We think the rulings and the decision of the referee were correct. In some instances a list of customers may be a trade secret but it would be straining the meaning of the word beyond any reasonable limit to hold that the list transferred in this case came within that category. The plaintiff himself conceded on the trial of the action that every householder in both of the communities involved either bought milk or was a potential customer for it. It was also conceded, and it is a matter of common knowledge, that the delivery of milk from the very nature of the business is open and notorious. A trade secret, like any other secret, is nothing more than private matter; something known to only one or a few and kept from the general public, and not susceptible to general knowledge (Kaumagraph Co. v. *134Stampagraph Co., 235 N. Y. 1). A list of milk customers in a small city like Cortland, and a village like Homer, hardly meets such a definition. We are, therefore, constrained to hold with the referee that the list of Brown’s milk customers was not a trade secret according to the accepted meaning of that term.

Plaintiff relies very largely upon the case of People’s Coat, Apron & Towel Supply Co. v. Light (171 App. Div. 671, 673). There the defendant was employed as a driver of wagons delivering laundry, coats and aprons to individuals and collecting payment for the use thereof. In that capacity he acquired knowledge of and access to the plaintiff’s customers. The customers were largely individual employees, unadvertised and reached.only by personal contact. The court reversed a judgment of nonsuit and said, among other things: “There is no evidence that Light had a written list of them. There was in his head what was equivalent. They were on routes, in streets and at numbers revealed to him through his service with plaintiff. Their faces were familiar to him,, and their identity known because of such employment.”

The holding in this case was thought for some time to be at variance with and to have overruled the cases of Peerless Pattern Co. v. Pictorial Review Co. (147 App. Div. 715) and Boosing v. Dorman (148 App. Div. 824, affd. 210 N. Y. 529), which held that a former employee might use in a new employment the knowledge he acquired in the old if it involves no breach of contract or of confidence. However in a later case, Scott & Co. Inc., v. Scott (186 App. Div. 518, 524), the Light case was distinguished, and the principles stated in the previous cases were reiterated in the following language: “ It is well settled that in the ordinary agreement of employment there is no implied contract by the employee not to solicit the trade of customers of his employer after the termination of his employment. Nor does such solicitation constitute unfair competition, in the absence of an express agreement to the contrary. The employee may make use in his new employment of the knowledge he had acquired in the old.”

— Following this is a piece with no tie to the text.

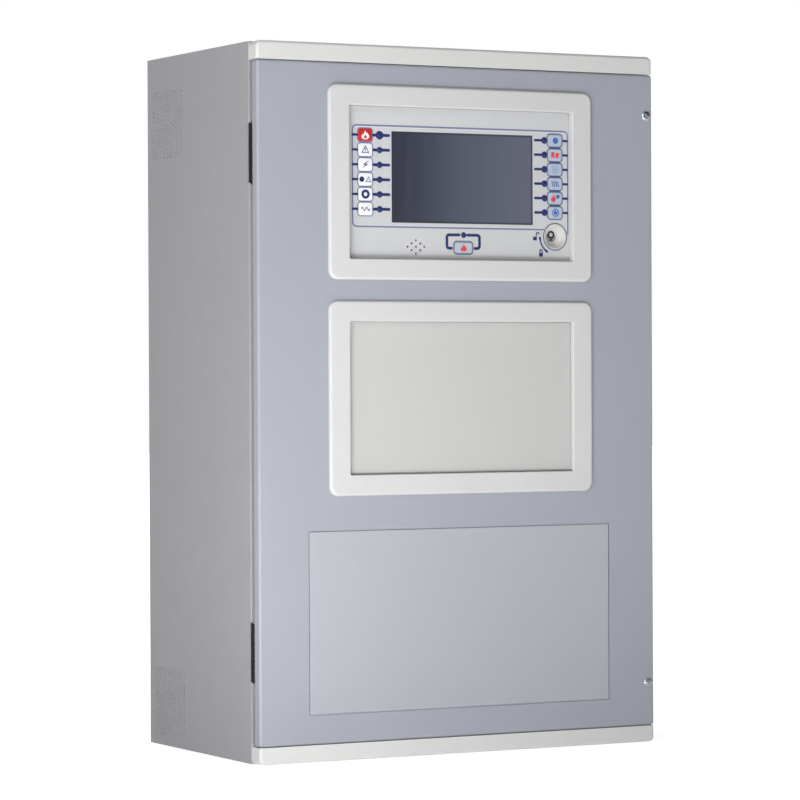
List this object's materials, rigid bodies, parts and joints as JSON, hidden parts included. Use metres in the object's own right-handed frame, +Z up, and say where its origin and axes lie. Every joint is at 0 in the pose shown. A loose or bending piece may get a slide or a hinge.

In distinguishing the Light case the opinion further went to some length as to the facts showing that the defendant in that case used lists of customers that were really secret and not susceptible to knowledge by the public; also that the defendant conspired with another person to enter into a scheme whereby the defendant in calling upon customers was to deceive them into the belief that he represented and was still employed by the plaintiff. Of course such facts make an entirely different sitúa*135tion and a decision thereon is not an authority for the case before us. We think in the instant case that under the most favorable view of the evidence the plaintiff did not make out a cause or causes of action. The most that can be said is that the defendant Crandall, probably, with the knowledge and consent of the defendants Yacavone, used the knowledge he had acquired in working for Brown in order to solicit customers away from the plaintiff. Plaintiff undoubtedly was damaged, but it was damnum absque injuria incurred in the hard but permissive arena of competition.

The judgment of nonsuit should be affirmed, with costs.

Hill, P. J., Hefeernan, Russell and Deyo, JJ., concur.

Judgment of nonsuit affirmed, with costs.